What municipalities say
Local regulations on composting pet waste vary significantly:
- Some municipalities explicitly prohibit composting pet feces in curbside green waste or yard waste bins. According to Litter-Robot blog, pet waste is excluded from most municipal composting programs because commercial facilities processing mixed green waste may not achieve uniform pathogen-killing temperatures throughout the entire batch.
- A few municipalities have pilot programs for pet waste composting using dedicated high-temperature systems, but these are exceptions.
- Home composting of pet waste is generally not regulated — it falls under personal property management — but some jurisdictions include guidance discouraging it in their waste management literature.
- Cat litter, even plant-based and biodegradable, typically belongs in the regular trash according to most municipal waste guidelines. The “biodegradable” label on the packaging does not automatically make it suitable for green waste collection.
The Flushing Question
Some plant-based litters, particularly tofu litter, are marketed as flushable. This is a related but distinct disposal question. According to Cats.com, flushing cat litter introduces T. gondii oocysts into the water treatment system. Not all municipal water treatment plants are equipped to remove T. gondii — notably, some California communities have linked flushing cat waste to T. gondii contamination in marine environments, contributing to sea otter deaths. California state law actually prohibits cat litter packaging from carrying “flushable” claims without specific disclaimers.
The Environmental Balance
Composting plant-based litter keeps it out of landfills, where even biodegradable materials decompose slowly in anaerobic conditions and generate methane. According to Cats.com, an estimated 2 million tons of cat litter reach U.S. landfills annually, the vast majority being non-biodegradable clay.
Using plant-based litter and composting it for ornamental use addresses part of this waste stream. However, the T. gondii limitation means composting is not a complete solution — it shifts the litter from landfill to garden, but it does not eliminate the pathogen concern that accompanies cat waste.
Some cat owners compost only the urine clumps (lower parasite risk than feces) and dispose of fecal material in the trash. This approach reduces compost volume going to landfill while mitigating the highest-risk component. No major source explicitly endorses or discourages this partial approach.
Summary
Plant-based litters — tofu, pine, corn, wheat, walnut, paper — are compostable as materials. Clay and crystal are not. The limiting factor for composting is Toxoplasma gondii in cat feces, which home composting temperatures cannot reliably destroy. Compost made from used cat litter is appropriate only for ornamental gardens, never for food crops. Most municipalities exclude pet waste from green waste programs. Composting cat litter is feasible but requires a dedicated system, extended timelines, and clear restrictions on end use.
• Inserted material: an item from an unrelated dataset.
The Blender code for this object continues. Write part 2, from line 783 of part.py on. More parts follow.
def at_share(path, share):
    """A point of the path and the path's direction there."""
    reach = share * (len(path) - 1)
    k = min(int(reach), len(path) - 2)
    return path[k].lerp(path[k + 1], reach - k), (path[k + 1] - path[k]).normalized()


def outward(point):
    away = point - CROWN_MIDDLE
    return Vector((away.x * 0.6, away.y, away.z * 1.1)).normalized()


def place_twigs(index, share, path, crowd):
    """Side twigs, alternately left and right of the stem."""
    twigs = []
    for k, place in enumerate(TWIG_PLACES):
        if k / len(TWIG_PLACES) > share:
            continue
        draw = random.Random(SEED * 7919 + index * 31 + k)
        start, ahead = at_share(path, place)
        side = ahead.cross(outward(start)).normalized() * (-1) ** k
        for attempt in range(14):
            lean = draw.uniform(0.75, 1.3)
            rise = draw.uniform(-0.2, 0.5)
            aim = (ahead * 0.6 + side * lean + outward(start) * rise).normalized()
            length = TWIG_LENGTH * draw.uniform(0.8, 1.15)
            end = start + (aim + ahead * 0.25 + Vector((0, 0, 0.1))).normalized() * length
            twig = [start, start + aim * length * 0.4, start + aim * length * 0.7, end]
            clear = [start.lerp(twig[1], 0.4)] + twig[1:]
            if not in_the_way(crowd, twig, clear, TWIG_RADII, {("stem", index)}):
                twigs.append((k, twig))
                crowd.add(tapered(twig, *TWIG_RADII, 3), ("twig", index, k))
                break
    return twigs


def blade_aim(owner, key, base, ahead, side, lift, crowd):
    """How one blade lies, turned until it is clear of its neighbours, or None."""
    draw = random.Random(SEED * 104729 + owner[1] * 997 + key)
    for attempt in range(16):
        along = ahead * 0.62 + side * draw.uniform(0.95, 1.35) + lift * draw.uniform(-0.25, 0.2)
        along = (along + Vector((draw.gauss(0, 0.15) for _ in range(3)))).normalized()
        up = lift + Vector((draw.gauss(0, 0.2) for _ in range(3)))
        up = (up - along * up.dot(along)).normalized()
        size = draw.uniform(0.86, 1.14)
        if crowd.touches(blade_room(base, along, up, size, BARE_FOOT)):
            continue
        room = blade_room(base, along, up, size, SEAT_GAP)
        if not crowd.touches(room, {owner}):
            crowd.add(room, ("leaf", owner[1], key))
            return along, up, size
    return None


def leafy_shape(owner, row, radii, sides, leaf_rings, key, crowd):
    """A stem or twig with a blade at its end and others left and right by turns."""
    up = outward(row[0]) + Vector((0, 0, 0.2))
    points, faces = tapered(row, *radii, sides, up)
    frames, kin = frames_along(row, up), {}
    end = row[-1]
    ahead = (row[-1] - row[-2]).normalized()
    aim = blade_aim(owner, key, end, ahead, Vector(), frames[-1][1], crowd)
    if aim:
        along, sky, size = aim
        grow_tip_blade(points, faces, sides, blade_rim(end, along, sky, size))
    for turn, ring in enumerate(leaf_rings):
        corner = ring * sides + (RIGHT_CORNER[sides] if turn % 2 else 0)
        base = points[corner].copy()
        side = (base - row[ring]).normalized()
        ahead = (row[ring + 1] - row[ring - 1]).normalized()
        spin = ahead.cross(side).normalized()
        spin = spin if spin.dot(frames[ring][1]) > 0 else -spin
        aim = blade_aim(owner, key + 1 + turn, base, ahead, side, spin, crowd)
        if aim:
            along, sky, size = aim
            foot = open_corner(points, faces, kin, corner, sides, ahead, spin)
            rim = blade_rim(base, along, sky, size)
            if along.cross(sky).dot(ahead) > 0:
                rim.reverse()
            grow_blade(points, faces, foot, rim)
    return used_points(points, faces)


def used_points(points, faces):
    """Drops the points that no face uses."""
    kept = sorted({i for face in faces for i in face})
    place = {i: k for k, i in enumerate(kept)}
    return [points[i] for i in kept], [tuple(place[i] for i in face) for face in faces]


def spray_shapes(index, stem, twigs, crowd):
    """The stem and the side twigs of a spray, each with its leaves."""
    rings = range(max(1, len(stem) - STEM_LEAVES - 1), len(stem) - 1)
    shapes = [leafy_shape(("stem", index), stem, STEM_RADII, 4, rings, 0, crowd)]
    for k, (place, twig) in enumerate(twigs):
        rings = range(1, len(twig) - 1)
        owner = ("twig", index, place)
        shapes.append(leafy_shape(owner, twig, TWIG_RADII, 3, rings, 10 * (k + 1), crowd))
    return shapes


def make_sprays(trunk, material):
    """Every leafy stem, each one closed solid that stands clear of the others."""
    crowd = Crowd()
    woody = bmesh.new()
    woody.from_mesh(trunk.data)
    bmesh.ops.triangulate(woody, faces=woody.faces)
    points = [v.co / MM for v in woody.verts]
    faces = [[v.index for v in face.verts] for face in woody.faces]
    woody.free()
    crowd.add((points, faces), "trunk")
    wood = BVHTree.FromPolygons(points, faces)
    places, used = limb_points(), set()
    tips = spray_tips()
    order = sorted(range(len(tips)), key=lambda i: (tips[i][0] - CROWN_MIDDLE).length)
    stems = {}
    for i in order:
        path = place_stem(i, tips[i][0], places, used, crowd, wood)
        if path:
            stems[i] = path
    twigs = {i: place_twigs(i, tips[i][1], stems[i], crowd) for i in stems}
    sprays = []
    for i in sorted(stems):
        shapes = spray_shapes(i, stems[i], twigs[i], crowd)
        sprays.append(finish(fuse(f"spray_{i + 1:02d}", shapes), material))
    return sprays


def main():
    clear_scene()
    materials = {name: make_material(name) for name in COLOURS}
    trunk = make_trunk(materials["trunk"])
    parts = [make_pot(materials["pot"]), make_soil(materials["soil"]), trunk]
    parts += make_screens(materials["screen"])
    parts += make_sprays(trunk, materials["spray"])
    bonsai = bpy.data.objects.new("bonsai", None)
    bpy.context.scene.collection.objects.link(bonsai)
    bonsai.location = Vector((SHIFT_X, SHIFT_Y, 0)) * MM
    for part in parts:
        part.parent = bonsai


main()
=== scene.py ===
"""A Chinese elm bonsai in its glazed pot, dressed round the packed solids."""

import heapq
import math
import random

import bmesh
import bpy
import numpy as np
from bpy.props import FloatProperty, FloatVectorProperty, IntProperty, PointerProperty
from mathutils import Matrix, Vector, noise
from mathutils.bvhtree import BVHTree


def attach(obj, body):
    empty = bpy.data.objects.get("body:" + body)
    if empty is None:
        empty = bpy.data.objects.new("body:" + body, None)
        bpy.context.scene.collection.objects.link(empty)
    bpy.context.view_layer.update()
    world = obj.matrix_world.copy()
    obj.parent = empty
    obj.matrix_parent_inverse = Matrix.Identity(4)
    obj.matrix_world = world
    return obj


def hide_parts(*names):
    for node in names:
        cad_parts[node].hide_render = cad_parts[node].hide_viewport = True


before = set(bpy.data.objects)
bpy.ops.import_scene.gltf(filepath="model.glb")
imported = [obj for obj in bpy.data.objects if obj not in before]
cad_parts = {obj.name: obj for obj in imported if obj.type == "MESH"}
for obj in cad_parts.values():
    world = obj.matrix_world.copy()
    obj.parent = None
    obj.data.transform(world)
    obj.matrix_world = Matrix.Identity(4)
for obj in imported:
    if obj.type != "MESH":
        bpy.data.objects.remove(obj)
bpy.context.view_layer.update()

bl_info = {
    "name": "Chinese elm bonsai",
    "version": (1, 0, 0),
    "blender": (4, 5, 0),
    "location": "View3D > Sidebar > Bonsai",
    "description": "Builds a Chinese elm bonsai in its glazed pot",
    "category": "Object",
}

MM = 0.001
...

For more on plant-based cat litter types and their environmental profiles, see Plant-Based Cat Litter.
Sources: SoyKitty FAQ, Cats.com, Litter-Robot blog, CDC (Toxoplasma gondii information)
Consult a veterinarian for questions about your cat’s health and litter needs.
Frequently Asked Questions
Which cat litters can be composted?
Plant-based litters are compostable including tofu, pine, corn, wheat, walnut, and paper. Clay and crystal litter are not biodegradable and must be disposed of as solid waste.
Can composted cat litter be used on food gardens?
No. Toxoplasma gondii, a parasite in cat feces, survives standard home composting temperatures. Home compost piles rarely reach the consistent 165 degrees Fahrenheit needed to destroy oocysts, so compost from cat litter should only be used on ornamental plants, never food crops.